_REQUIREMENTS_:
Scan the material for the word "scene", and copy each line where it shows up.

------------------------------

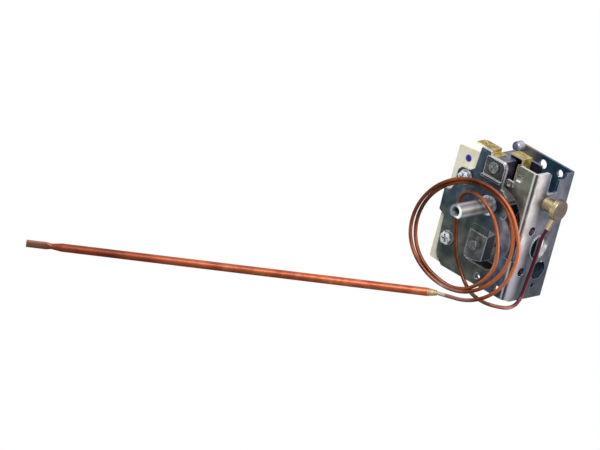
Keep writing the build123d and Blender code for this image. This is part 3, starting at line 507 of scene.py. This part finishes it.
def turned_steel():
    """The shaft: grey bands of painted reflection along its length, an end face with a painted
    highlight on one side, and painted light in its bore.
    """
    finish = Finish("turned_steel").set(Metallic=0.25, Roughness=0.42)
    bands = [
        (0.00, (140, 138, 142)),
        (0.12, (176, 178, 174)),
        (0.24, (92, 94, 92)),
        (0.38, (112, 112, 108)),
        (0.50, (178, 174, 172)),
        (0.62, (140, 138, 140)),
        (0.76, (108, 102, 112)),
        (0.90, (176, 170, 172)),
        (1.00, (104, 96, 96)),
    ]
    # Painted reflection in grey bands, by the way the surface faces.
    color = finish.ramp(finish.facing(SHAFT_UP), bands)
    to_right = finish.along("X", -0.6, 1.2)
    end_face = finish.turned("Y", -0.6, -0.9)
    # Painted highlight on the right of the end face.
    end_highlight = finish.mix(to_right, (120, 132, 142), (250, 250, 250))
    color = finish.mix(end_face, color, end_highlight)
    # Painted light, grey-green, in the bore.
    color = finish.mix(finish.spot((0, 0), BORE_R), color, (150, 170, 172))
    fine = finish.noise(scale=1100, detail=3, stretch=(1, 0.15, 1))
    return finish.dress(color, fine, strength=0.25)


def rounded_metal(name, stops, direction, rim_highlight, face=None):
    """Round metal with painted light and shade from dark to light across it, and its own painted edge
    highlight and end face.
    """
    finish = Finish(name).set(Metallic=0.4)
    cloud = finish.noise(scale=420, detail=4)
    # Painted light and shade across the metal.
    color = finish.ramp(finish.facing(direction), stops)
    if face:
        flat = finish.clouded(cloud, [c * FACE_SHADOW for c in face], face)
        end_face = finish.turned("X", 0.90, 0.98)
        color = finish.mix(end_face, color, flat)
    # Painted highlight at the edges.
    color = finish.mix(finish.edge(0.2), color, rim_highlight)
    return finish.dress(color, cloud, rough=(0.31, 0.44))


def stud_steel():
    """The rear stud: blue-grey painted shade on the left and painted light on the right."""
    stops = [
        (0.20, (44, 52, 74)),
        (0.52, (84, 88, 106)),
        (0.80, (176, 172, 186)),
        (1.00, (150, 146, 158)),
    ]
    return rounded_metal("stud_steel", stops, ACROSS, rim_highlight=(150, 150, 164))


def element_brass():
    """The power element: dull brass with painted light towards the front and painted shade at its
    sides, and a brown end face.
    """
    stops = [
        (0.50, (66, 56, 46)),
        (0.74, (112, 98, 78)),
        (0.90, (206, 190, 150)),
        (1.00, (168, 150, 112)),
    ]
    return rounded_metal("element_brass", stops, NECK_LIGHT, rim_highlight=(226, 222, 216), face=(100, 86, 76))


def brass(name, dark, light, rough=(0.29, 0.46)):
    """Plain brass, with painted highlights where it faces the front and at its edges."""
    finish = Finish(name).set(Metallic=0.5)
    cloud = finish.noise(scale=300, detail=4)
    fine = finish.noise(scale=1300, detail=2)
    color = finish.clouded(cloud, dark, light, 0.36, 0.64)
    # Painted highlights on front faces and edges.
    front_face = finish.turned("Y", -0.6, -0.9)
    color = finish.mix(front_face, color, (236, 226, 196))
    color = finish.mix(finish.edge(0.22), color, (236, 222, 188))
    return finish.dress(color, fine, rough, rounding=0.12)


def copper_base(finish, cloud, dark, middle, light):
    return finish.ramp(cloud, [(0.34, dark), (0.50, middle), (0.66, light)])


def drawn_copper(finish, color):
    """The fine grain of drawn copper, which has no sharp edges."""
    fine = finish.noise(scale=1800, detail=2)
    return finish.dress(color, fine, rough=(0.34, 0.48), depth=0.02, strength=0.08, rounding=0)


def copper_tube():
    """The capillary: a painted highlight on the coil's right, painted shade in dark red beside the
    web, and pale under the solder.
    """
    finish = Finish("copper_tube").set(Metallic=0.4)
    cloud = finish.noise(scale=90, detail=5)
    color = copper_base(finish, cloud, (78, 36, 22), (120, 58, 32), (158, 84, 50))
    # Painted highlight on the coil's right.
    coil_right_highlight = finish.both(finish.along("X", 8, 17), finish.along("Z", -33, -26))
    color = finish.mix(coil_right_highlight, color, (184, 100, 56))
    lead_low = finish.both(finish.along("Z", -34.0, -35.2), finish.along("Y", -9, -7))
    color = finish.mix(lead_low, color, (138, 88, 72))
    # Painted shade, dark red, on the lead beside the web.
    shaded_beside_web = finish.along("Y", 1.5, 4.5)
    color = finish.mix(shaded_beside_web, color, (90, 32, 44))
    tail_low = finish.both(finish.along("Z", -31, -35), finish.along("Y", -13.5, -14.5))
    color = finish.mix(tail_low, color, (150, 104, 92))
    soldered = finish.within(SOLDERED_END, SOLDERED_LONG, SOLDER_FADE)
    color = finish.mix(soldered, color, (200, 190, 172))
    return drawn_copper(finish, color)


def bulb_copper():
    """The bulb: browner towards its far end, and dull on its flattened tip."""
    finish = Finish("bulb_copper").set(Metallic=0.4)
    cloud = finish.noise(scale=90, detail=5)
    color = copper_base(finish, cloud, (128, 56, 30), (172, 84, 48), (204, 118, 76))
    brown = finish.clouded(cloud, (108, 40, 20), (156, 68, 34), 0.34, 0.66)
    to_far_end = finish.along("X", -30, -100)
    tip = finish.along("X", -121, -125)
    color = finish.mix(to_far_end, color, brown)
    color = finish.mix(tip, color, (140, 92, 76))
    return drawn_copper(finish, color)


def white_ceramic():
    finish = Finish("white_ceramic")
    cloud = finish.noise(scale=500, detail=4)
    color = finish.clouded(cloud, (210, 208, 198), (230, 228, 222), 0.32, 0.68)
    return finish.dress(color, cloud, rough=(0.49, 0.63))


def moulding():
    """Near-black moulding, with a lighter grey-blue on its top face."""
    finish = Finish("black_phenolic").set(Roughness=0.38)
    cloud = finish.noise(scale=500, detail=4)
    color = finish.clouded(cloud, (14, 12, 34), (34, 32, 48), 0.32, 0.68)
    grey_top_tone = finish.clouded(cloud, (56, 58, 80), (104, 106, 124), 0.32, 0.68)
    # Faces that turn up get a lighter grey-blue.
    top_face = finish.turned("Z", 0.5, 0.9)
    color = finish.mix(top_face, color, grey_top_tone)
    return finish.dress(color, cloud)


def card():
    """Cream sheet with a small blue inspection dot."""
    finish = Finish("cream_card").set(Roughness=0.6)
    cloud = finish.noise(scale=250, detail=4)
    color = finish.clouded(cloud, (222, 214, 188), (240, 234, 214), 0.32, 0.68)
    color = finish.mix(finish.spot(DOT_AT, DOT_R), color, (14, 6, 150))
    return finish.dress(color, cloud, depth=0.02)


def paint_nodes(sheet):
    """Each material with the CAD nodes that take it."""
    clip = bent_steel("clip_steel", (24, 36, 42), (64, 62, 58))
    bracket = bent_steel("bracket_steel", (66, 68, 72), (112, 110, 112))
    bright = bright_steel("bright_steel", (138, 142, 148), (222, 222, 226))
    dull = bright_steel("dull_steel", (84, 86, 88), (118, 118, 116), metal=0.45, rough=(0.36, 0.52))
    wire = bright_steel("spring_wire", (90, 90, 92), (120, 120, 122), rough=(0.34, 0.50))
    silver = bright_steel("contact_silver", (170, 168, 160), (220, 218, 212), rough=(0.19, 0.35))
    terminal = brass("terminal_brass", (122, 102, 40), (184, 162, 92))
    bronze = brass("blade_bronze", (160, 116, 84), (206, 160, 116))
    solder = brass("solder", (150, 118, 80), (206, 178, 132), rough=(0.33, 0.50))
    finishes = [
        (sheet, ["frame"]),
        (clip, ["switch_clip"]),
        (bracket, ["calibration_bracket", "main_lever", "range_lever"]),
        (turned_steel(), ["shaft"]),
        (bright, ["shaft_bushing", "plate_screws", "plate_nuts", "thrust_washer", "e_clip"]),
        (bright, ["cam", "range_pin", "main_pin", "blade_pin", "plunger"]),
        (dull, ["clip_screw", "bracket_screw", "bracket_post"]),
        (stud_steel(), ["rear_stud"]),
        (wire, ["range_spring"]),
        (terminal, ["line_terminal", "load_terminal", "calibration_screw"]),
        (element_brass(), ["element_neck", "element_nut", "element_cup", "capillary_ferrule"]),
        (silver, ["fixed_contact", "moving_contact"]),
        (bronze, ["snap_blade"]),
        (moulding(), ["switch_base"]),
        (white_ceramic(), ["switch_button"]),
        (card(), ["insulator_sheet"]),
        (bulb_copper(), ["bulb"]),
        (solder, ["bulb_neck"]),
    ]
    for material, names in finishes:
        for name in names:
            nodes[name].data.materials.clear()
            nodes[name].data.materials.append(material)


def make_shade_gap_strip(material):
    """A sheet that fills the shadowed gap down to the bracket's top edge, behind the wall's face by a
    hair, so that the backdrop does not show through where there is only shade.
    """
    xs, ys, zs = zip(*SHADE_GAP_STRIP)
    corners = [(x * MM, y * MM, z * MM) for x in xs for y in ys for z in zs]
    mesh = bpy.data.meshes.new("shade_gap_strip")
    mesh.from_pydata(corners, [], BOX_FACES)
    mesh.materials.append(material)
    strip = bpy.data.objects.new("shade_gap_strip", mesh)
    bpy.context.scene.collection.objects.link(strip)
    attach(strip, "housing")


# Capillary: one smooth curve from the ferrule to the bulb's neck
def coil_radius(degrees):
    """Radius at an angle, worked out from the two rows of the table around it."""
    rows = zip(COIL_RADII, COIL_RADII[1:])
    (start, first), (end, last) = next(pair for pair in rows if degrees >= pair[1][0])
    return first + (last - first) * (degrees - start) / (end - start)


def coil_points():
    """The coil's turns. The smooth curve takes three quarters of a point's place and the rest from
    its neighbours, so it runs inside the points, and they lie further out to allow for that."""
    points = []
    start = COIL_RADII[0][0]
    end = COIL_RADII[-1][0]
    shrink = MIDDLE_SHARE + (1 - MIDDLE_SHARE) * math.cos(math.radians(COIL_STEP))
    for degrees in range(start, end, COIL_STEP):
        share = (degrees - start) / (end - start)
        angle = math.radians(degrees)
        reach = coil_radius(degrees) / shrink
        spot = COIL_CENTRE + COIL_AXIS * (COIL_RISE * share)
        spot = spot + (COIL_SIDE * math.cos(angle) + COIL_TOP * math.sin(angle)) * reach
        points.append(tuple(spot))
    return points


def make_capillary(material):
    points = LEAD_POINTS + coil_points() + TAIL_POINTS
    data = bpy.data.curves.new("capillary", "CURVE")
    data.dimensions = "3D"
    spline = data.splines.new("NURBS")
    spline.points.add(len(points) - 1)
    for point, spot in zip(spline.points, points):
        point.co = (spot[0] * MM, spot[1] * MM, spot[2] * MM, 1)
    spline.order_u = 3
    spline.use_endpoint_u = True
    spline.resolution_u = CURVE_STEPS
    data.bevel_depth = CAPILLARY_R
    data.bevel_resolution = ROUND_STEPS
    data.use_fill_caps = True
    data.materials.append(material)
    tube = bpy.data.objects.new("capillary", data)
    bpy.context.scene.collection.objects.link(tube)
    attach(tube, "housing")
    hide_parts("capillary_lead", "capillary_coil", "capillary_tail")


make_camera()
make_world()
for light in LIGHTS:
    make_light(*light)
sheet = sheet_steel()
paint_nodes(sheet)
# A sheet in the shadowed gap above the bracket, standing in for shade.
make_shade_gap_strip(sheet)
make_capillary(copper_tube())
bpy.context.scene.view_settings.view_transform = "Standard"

------------------------------

_TASK SOLUTION_:
Keep writing the build123d and Blender code for this image. This is part 3, starting at line 507 of scene.py. This part finishes it.
    bpy.context.scene.collection.objects.link(strip)
    bpy.context.scene.collection.objects.link(tube)
bpy.context.scene.view_settings.view_transform = "Standard"